Dataset content start

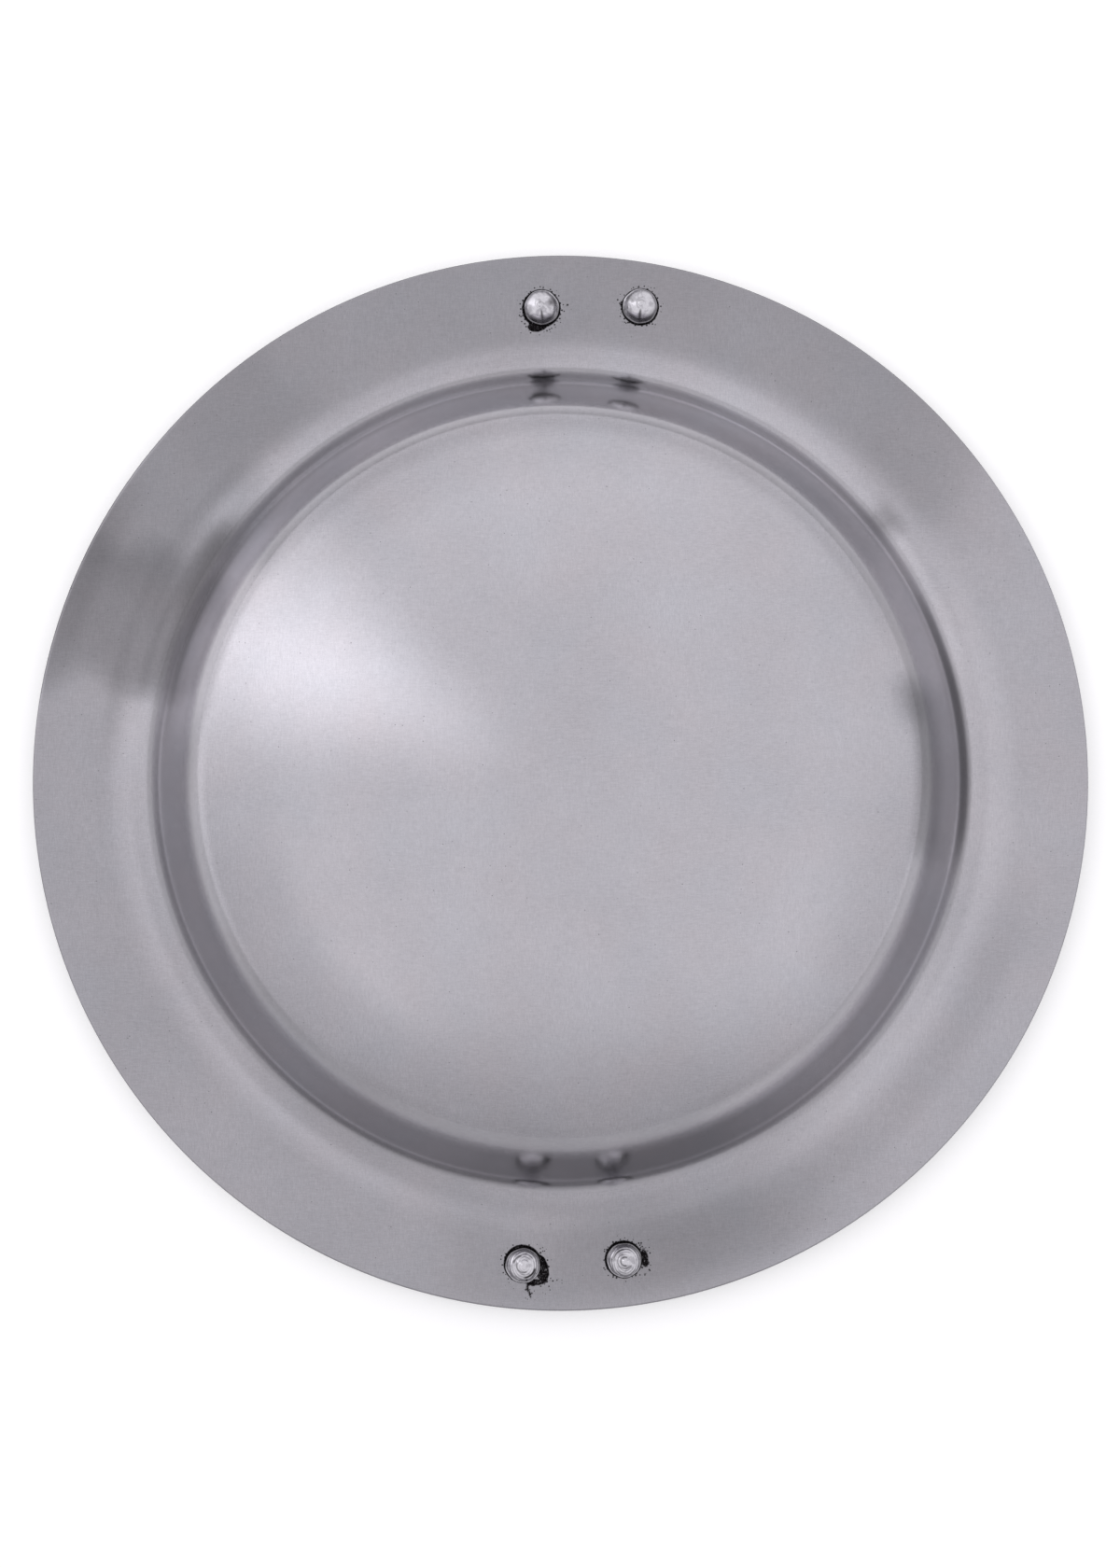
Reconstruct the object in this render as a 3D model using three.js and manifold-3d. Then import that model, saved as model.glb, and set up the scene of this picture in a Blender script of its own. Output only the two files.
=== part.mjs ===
// A steel buckler lying on its back. Millimetres, +Z out of the front of the boss, +Y towards the
// upper pair of rivets. The origin is on the surface it lies on, under the middle of the rim.
import * as THREE from 'three';
import { mergeVertices } from 'three/addons/utils/BufferGeometryUtils.js';
import Module from 'manifold-3d';

const wasm = await Module();
wasm.setup();

const degrees = Math.PI / 180;
const fitGap = 0.3; // between neighbouring pieces

// Shield body, pressed from one sheet. Radii and angles are those of its front surface.
const shieldDiameter = 300;
const sheetThickness = 2;
const rimChamfer = 0.5;
const flangeAngle = 1.5 * degrees; // the flange falls this much towards the rim
const flareStart = 129.6; // radius where the flange starts to rise into the boss
const flareRadius = 19.6;
const wallAngle = 63.5 * degrees; // the wall is straight at its foot,
const wallHeight = 9.6;
const wallBulgeRadius = 110; // bulges a little above that,
const wallTopAngle = 58.5 * degrees;
const shoulderRadius = 15; // and turns over at the shoulder into the dome
const domeEdgeAngle = 30 * degrees;
const bossOffset = new THREE.Vector2(-0.3, 0.4); // the boss was pressed a little off the centre
const bossLean = new THREE.Vector2(0.1, 1.7); // and its dome stands further off than its foot
const domeSteps = 9;
const bodySegments = 72;

// Rivets, set by hand, so that their four places are not quite regular
const rivetPlaces = [
  { name: 'rivet_top_left', x: -5.6, y: 135.3 },
  { name: 'rivet_top_right', x: 22.9, y: 135.7 },
  { name: 'rivet_bottom_left', x: -10.5, y: -136.8 },
  { name: 'rivet_bottom_right', x: 18.3, y: -135.5 },
];
const headDiameter = 9.8;
const headHeight = 3.6;
const shankDiameter = 5.6;
const tailDiameter = 9.4;
const tailHeight = 2.2;
const tailFlatDiameter = 6;
const rivetSegments = 20;

// Grip: a steel strap with flat feet, its long edges rolled up between them
const gripCentre = new THREE.Vector2(6.3, -0.4);
const gripTurn = -1 * degrees; // it was riveted on slightly askew
const gripLength = 290;
const gripThickness = 2.5;
const footHalfWidth = 24;
const footCornerRadius = 10;
const footLength = 28;
const rollLength = 30; // the stretch over which a foot's edges roll up into the handle
const handleHalfWidth = 20; // measured along the sheet, before it was rolled
const handleFlatHalfWidth = 6;
const rollAngle = 115 * degrees;

const footUnderside = tailHeight + fitGap;
const rimUnderside = footUnderside + gripThickness + fitGap;
const rivetHoleDiameter = shankDiameter + 2 * fitGap;

const steel = new THREE.MeshStandardMaterial({ color: 0xa7a4ab, metalness: 1, roughness: 0.3 });
const gripSteel = new THREE.MeshStandardMaterial({ color: 0x97949b, metalness: 1, roughness: 0.42 });
const rivetSteel = new THREE.MeshStandardMaterial({ color: 0xc4c3c6, metalness: 1, roughness: 0.22 });

const lerp = THREE.MathUtils.lerp;
const smoothstep = THREE.MathUtils.smoothstep;

// Closed solid of a geometry: vertices merged by position, and triangles with no area left out
function toSolid(geometry) {
  const bare = geometry.clone();
  bare.deleteAttribute('normal');
  bare.deleteAttribute('uv');
  const merged = mergeVertices(bare, 1e-4);
  const corners = [];
  for (let i = 0; i < merged.index.count; i += 3) {
    const [a, b, c] = [0, 1, 2].map((k) => merged.index.getX(i + k));
    if (a !== b && b !== c && c !== a) corners.push(a, b, c);
  }
  const vertProperties = new Float32Array(merged.attributes.position.array);
  const triVerts = new Uint32Array(corners);
  return new wasm.Manifold(new wasm.Mesh({ numProp: 3, vertProperties, triVerts }));
}

function toGeometry(solid) {
  const mesh = solid.getMesh();
  const geometry = new THREE.BufferGeometry();
  geometry.setAttribute('position', new THREE.BufferAttribute(mesh.vertProperties, 3));
  geometry.setIndex(new THREE.BufferAttribute(mesh.triVerts, 1));
  return geometry;
}

function piece(name, solid, material) {
  const mesh = new THREE.Mesh(toGeometry(solid), material);
  mesh.name = name;
  return mesh;
}

// A profile of (radius, height) points turned about the Z axis
function turned(profile, segments) {
  return new THREE.LatheGeometry(profile, segments).rotateX(Math.PI / 2);
}

function drilled(solid) {
  const drillLength = 40;
  let result = solid;
  for (const { x, y } of rivetPlaces) {
    const drill = new THREE.CylinderGeometry(rivetHoleDiameter / 2, rivetHoleDiameter / 2, drillLength, 16);
    result = result.subtract(toSolid(drill.rotateX(Math.PI / 2).translate(x, y, 0)));
  }
  return result;
}

// Front surface of the body from the rim to the crown, as places with their slope. The slope grows
// through the flare, holds on the wall and dies away over the shoulder and the dome.
function frontSurface() {
  const places = [];
  const rimRadius = shieldDiameter / 2;
  let radius = rimRadius;
  let height = rimUnderside + sheetThickness;
  const add = (slope) => places.push({ radius, height, slope });
  const bend = (bendRadius, from, to, steps) => {
    for (let i = 1; i <= steps; i += 1) {
      const a = lerp(from, to, (i - 1) / steps);
      const b = lerp(from, to, i / steps);
      radius -= bendRadius * Math.abs(Math.sin(b) - Math.sin(a));
      height += bendRadius * Math.abs(Math.cos(b) - Math.cos(a));
      add(b);
    }
  };
  add(flangeAngle);
  radius = flareStart;
  height += (rimRadius - flareStart) * Math.tan(flangeAngle);
  add(flangeAngle);
  bend(flareRadius, flangeAngle, wallAngle, 6);
  radius -= wallHeight / Math.tan(wallAngle);
  height += wallHeight;
  add(wallAngle);
  bend(wallBulgeRadius, wallAngle, wallTopAngle, 1);
  bend(shoulderRadius, wallTopAngle, domeEdgeAngle, 3);
  bend(radius / Math.sin(domeEdgeAngle), domeEdgeAngle, 0, domeSteps);
  return places;
}

const front = frontSurface();
const domeEdge = front[front.length - 1 - domeSteps];

// How far the boss stands off the middle of the rim, at a place on the body
function bossShift(radius, height) {
  const onBoss = smoothstep(flareStart - radius, 0, flareRadius);
  const up = smoothstep(height, rimUnderside, domeEdge.height);
  return bossOffset.clone().addScaledVector(bossLean, up).multiplyScalar(onBoss);
}

function body() {
  const offset = ({ radius, height, slope }, depth) =>
    new THREE.Vector2(radius - depth * Math.sin(slope), height - depth * Math.cos(slope));
  const [rim, ...inner] = front;
  const chamfered = (depth) => {
    const edge = offset(rim, depth);
    const turn = depth === 0 ? -rimChamfer : rimChamfer;
    return [new THREE.Vector2(edge.x - rimChamfer, edge.y), new THREE.Vector2(edge.x, edge.y + turn)];
  };
  const back = inner.map((place) => offset(place, sheetThickness));
  const face = inner.map((place) => offset(place, 0));
  back[back.length - 1].x = 0;
  face[face.length - 1].x = 0;
  const profile = [...back.reverse(), ...chamfered(sheetThickness), ...chamfered(0).reverse(), ...face];
  const geometry = turned(profile, bodySegments);
  const position = geometry.attributes.position;
  for (let i = 0; i < position.count; i += 1) {
    const [x, y, z] = [position.getX(i), position.getY(i), position.getZ(i)];
    const shift = bossShift(Math.hypot(x, y), z);
    position.setXY(i, x + shift.x, y + shift.y);
  }
  return drilled(toSolid(geometry));
}

// Half the strap's width and how far its edges are rolled up, at a distance from its end
function gripWidthAt(fromEnd) {
  const corner = Math.max(0, footCornerRadius - fromEnd);
  const rounding = footCornerRadius - Math.sqrt(footCornerRadius ** 2 - corner ** 2);
  const waist = smoothstep(fromEnd, footLength, footLength + rollLength);
  return lerp(footHalfWidth, handleHalfWidth, waist) - rounding;
}

function gripRollAt(fromEnd) {
  return rollAngle * smoothstep(fromEnd, footLength, footLength + rollLength);
}

// Middle line of the strap's section: flat in the middle, with an arc up to each edge
function gripSection(fromEnd) {
  const arcSteps = 5;
  const arcLength = gripWidthAt(fromEnd) - handleFlatHalfWidth;
  const roll = gripRollAt(fromEnd);
  const half = [];
  for (let i = 0; i <= arcSteps; i += 1) {
    const angle = (roll * i) / arcSteps;
    const along = (arcLength * i) / arcSteps;
    const across = roll > 0 ? (arcLength / roll) * Math.sin(angle) : along;
    const rise = roll > 0 ? (arcLength / roll) * (1 - Math.cos(angle)) : 0;
    half.push({ x: handleFlatHalfWidth + across, z: rise, angle });
  }
  const mirrored = half.map(({ x, z, angle }) => ({ x: -x, z, angle: -angle })).reverse();
  return [...mirrored, ...half];
}

function gripStations() {
  const half = gripLength / 2;
  const fromEnds = [0, 20, 40, 60, 75, 90].map((turn) => footCornerRadius * (1 - Math.cos(turn * degrees)));
  fromEnds.push(footLength);
  const rollSteps = 6;
  for (let i = 1; i <= rollSteps; i += 1) fromEnds.push(footLength + (rollLength * i) / rollSteps);
  const lower = fromEnds.map((fromEnd) => ({ y: fromEnd - half, fromEnd }));
  const upper = fromEnds.map((fromEnd) => ({ y: half - fromEnd, fromEnd })).reverse();
  return [...lower, ...upper];
}

function grip() {
  const vertices = [];
  const faces = [];
  const stations = gripStations();
  const middle = footUnderside + gripThickness / 2;
  for (const { y, fromEnd } of stations) {
    const section = gripSection(fromEnd);
    const side = (way) => section.map(({ x, z, angle }) => [
      x - way * (gripThickness / 2) * Math.sin(angle),
      y,
      middle + z + way * (gripThickness / 2) * Math.cos(angle),
    ]);
    vertices.push(...side(1), ...side(-1).reverse());
  }
  const around = vertices.length / stations.length;
  for (let s = 0; s + 1 < stations.length; s += 1) {
    for (let i = 0; i < around; i += 1) {
      const [a, b] = [s * around + i, s * around + ((i + 1) % around)];
      faces.push(a, b, b + around, a, b + around, a + around);
    }
  }
  const last = (stations.length - 1) * around;
  for (let i = 0; i + 1 < around / 2; i += 1) {
    const opposite = around - 1 - i;
    faces.push(i, opposite, opposite - 1, i, opposite - 1, i + 1);
    faces.push(last + i, last + opposite - 1, last + opposite, last + i, last + i + 1, last + opposite - 1);
  }
  const geometry = new THREE.BufferGeometry();
  geometry.setAttribute('position', new THREE.Float32BufferAttribute(vertices.flat(), 3));
  geometry.setIndex(faces);
  geometry.rotateZ(gripTurn).translate(gripCentre.x, gripCentre.y, 0);
  return drilled(toSolid(geometry));
}

// A round-headed rivet standing on the flat of its hammered tail
function rivet(x, y) {
  const flangeRise = (shieldDiameter / 2 - Math.hypot(x, y)) * Math.tan(flangeAngle);
  const tilt = (headDiameter / 2) * Math.tan(flangeAngle);
  const headUnderside = rimUnderside + sheetThickness + flangeRise + tilt + fitGap;
  const profile = [
    new THREE.Vector2(0, 0),
    new THREE.Vector2(tailFlatDiameter / 2, 0),
    new THREE.Vector2(lerp(tailFlatDiameter, tailDiameter, 0.7) / 2, tailHeight * 0.3),
    new THREE.Vector2(tailDiameter / 2, tailHeight * 0.75),
    new THREE.Vector2(tailDiameter / 2, tailHeight),
    new THREE.Vector2(shankDiameter / 2, tailHeight),
    new THREE.Vector2(shankDiameter / 2, headUnderside),
  ];
  const domeSteps = 5;
  for (let i = 0; i <= domeSteps; i += 1) {
    const angle = (i / domeSteps) * 90 * degrees;
    const reach = i === domeSteps ? 0 : (headDiameter / 2) * Math.cos(angle);
    profile.push(new THREE.Vector2(reach, headUnderside + headHeight * Math.sin(angle)));
  }
  return toSolid(turned(profile, rivetSegments).translate(x, y, 0));
}

const buckler = new THREE.Group();
buckler.add(piece('plate', body(), steel));
buckler.add(piece('grip', grip(), gripSteel));
for (const { name, x, y } of rivetPlaces) {
  buckler.add(piece(name, rivet(x, y), rivetSteel));
}

export default buckler;
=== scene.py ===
import math

import bmesh
import bpy
import numpy as np
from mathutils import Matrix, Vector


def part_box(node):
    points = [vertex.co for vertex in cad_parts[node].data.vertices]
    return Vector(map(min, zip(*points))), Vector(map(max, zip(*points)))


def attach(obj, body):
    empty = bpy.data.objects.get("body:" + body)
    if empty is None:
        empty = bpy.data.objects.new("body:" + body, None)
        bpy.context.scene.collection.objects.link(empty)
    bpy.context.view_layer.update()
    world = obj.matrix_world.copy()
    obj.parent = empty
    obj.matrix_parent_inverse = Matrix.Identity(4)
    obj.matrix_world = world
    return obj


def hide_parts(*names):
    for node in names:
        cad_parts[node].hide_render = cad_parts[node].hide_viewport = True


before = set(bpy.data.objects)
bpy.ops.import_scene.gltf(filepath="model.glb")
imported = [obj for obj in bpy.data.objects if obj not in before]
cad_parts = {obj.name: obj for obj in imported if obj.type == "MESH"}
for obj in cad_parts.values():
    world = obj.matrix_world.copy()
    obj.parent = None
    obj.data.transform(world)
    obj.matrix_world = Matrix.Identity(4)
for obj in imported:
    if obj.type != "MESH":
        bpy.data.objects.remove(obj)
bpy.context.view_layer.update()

# A steel buckler, boss up. Shapes are worked out in millimetres and set down in metres.
mm = 0.001
scene = bpy.context.scene


def smooth(value, low, high):
    t = np.clip((value - low) / (high - low), 0, 1)
    return t * t * (3 - 2 * t)


def linear(hexColour):
    # sRGB hex to the linear values that sockets want
    parts = [int(hexColour[i:i + 2], 16) / 255 for i in (1, 3, 5)]
    return [c / 12.92 if c <= 0.04045 else ((c + 0.055) / 1.055) ** 2.4 for c in parts] + [1]


def addNode(tree, kind, settings=None, **inputs):
    # settings are the node's own properties; an input takes a socket to join or a value to set
    node = tree.nodes.new(kind)
    for key, value in (settings or {}).items():
        setattr(node, key, value)
    for key, value in inputs.items():
        socket = node.inputs[int(key[1:])] if key[1:].isdigit() else node.inputs[key.replace("_", " ")]
        if isinstance(value, bpy.types.NodeSocket):
            tree.links.new(value, socket)
        else:
            socket.default_value = value
    return node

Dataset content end

- [Work to be completed]
Give again, word for word, the lines starting at the line that has "const buckler = new THREE.Group();" and ending at the line that has "bpy.context.scene.collection.objects.link(empty)", with both of those lines included and nothing else.

- [Task result]
const buckler = new THREE.Group();
buckler.add(piece('plate', body(), steel));
buckler.add(piece('grip', grip(), gripSteel));
for (const { name, x, y } of rivetPlaces) {
  buckler.add(piece(name, rivet(x, y), rivetSteel));
}

export default buckler;
=== scene.py ===
import math

import bmesh
import bpy
import numpy as np
from mathutils import Matrix, Vector


def part_box(node):
    points = [vertex.co for vertex in cad_parts[node].data.vertices]
    return Vector(map(min, zip(*points))), Vector(map(max, zip(*points)))


def attach(obj, body):
    empty = bpy.data.objects.get("body:" + body)
    if empty is None:
        empty = bpy.data.objects.new("body:" + body, None)
        bpy.context.scene.collection.objects.link(empty)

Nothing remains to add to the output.